### Work to do
Provide the data again in its entirety, exactly as given.

### Source material
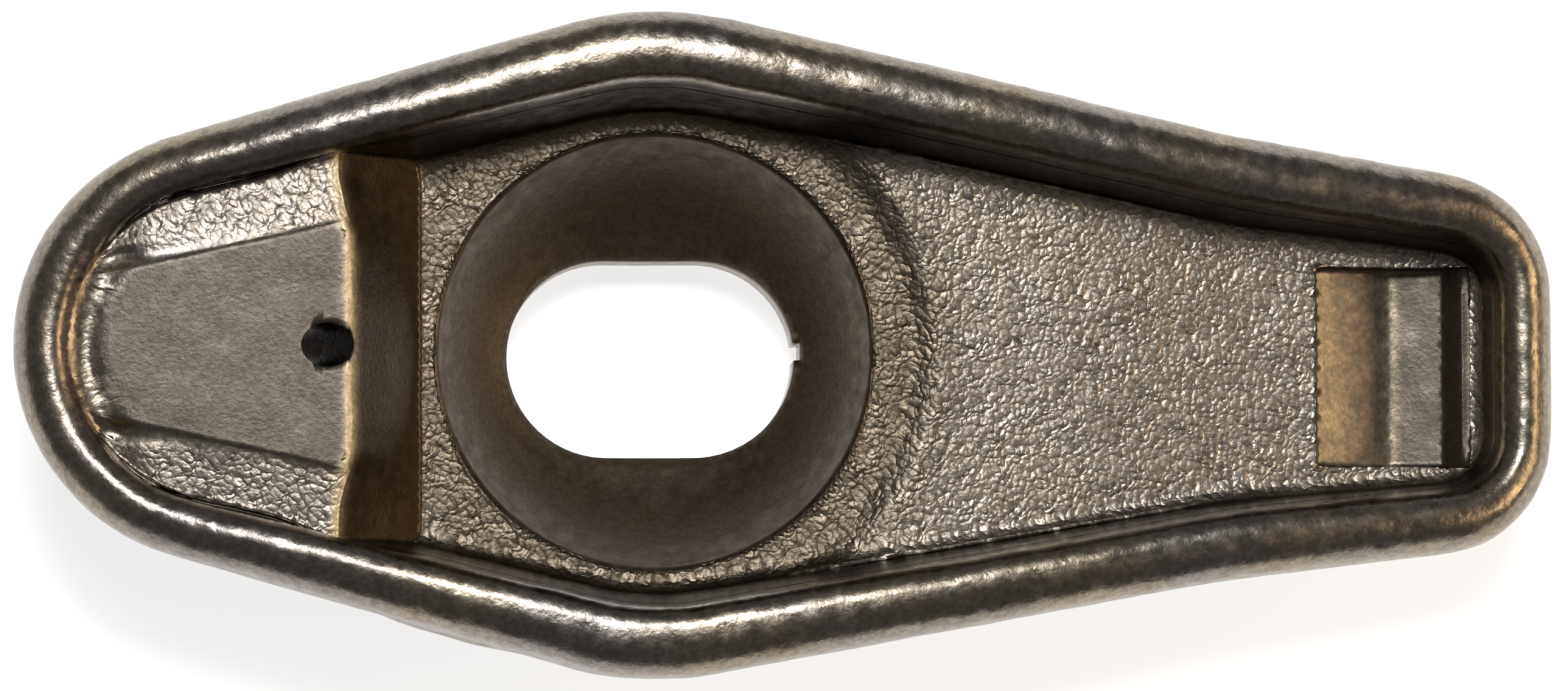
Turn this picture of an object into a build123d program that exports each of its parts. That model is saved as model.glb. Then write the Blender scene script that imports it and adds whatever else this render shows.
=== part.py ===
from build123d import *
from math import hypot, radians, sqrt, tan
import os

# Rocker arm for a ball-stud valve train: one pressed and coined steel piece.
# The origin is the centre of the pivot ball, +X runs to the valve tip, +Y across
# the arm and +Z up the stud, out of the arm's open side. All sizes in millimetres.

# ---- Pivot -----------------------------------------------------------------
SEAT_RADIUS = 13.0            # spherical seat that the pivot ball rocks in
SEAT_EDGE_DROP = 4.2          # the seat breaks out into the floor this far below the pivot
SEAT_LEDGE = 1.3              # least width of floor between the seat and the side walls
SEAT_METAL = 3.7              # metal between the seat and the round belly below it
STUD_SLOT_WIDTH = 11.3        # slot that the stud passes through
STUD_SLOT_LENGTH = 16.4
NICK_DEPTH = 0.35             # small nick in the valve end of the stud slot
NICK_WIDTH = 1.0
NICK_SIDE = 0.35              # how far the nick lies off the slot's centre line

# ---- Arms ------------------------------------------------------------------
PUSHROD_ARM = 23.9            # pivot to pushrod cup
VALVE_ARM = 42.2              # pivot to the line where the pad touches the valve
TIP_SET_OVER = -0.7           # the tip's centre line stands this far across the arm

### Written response
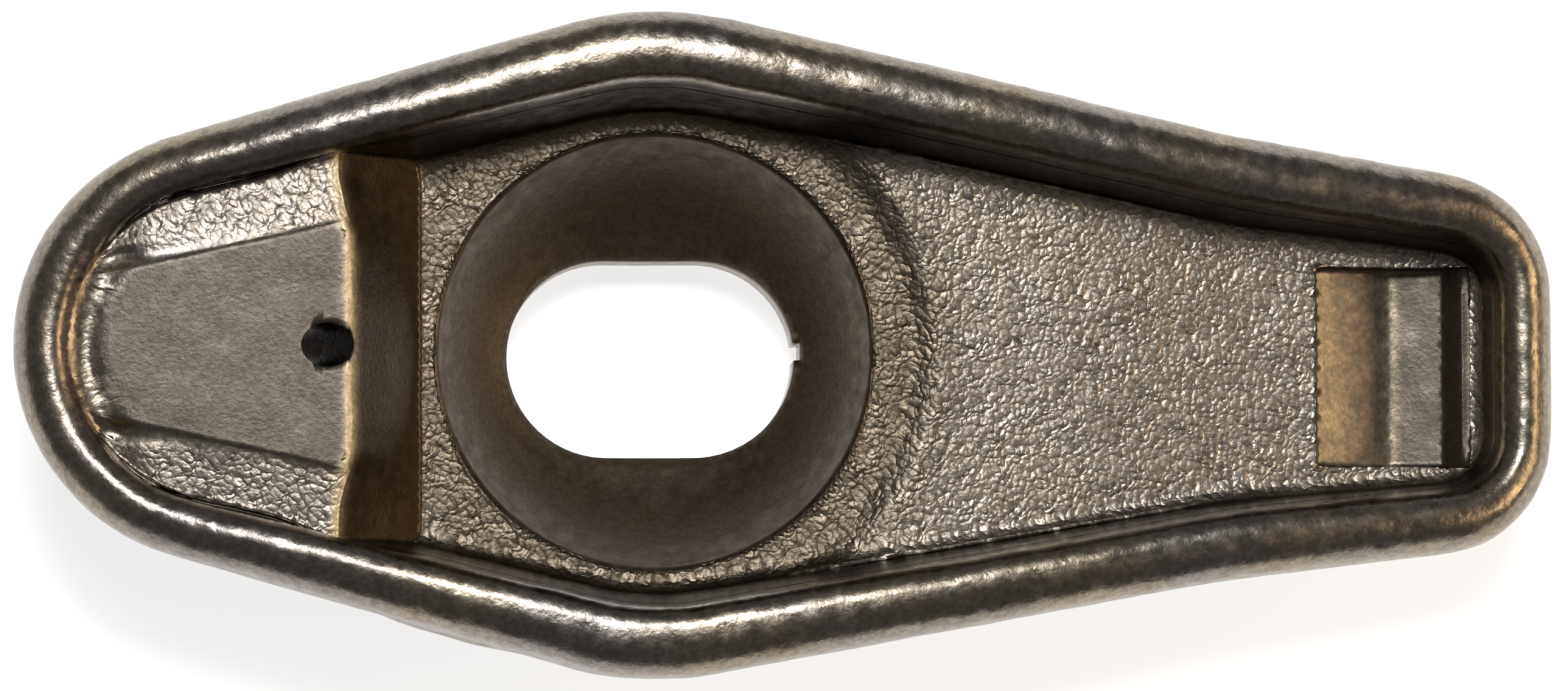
Turn this picture of an object into a build123d program that exports each of its parts. That model is saved as model.glb. Then write the Blender scene script that imports it and adds whatever else this render shows.
=== part.py ===
from build123d import *
from math import hypot, radians, sqrt, tan
import os

# Rocker arm for a ball-stud valve train: one pressed and coined steel piece.
# The origin is the centre of the pivot ball, +X runs to the valve tip, +Y across
# the arm and +Z up the stud, out of the arm's open side. All sizes in millimetres.

# ---- Pivot -----------------------------------------------------------------
SEAT_RADIUS = 13.0            # spherical seat that the pivot ball rocks in
SEAT_EDGE_DROP = 4.2          # the seat breaks out into the floor this far below the pivot
SEAT_LEDGE = 1.3              # least width of floor between the seat and the side walls
SEAT_METAL = 3.7              # metal between the seat and the round belly below it
STUD_SLOT_WIDTH = 11.3        # slot that the stud passes through
STUD_SLOT_LENGTH = 16.4
NICK_DEPTH = 0.35             # small nick in the valve end of the stud slot
NICK_WIDTH = 1.0
NICK_SIDE = 0.35              # how far the nick lies off the slot's centre line

# ---- Arms ------------------------------------------------------------------
PUSHROD_ARM = 23.9            # pivot to pushrod cup
VALVE_ARM = 42.2              # pivot to the line where the pad touches the valve
TIP_SET_OVER = -0.7           # the tip's centre line stands this far across the arm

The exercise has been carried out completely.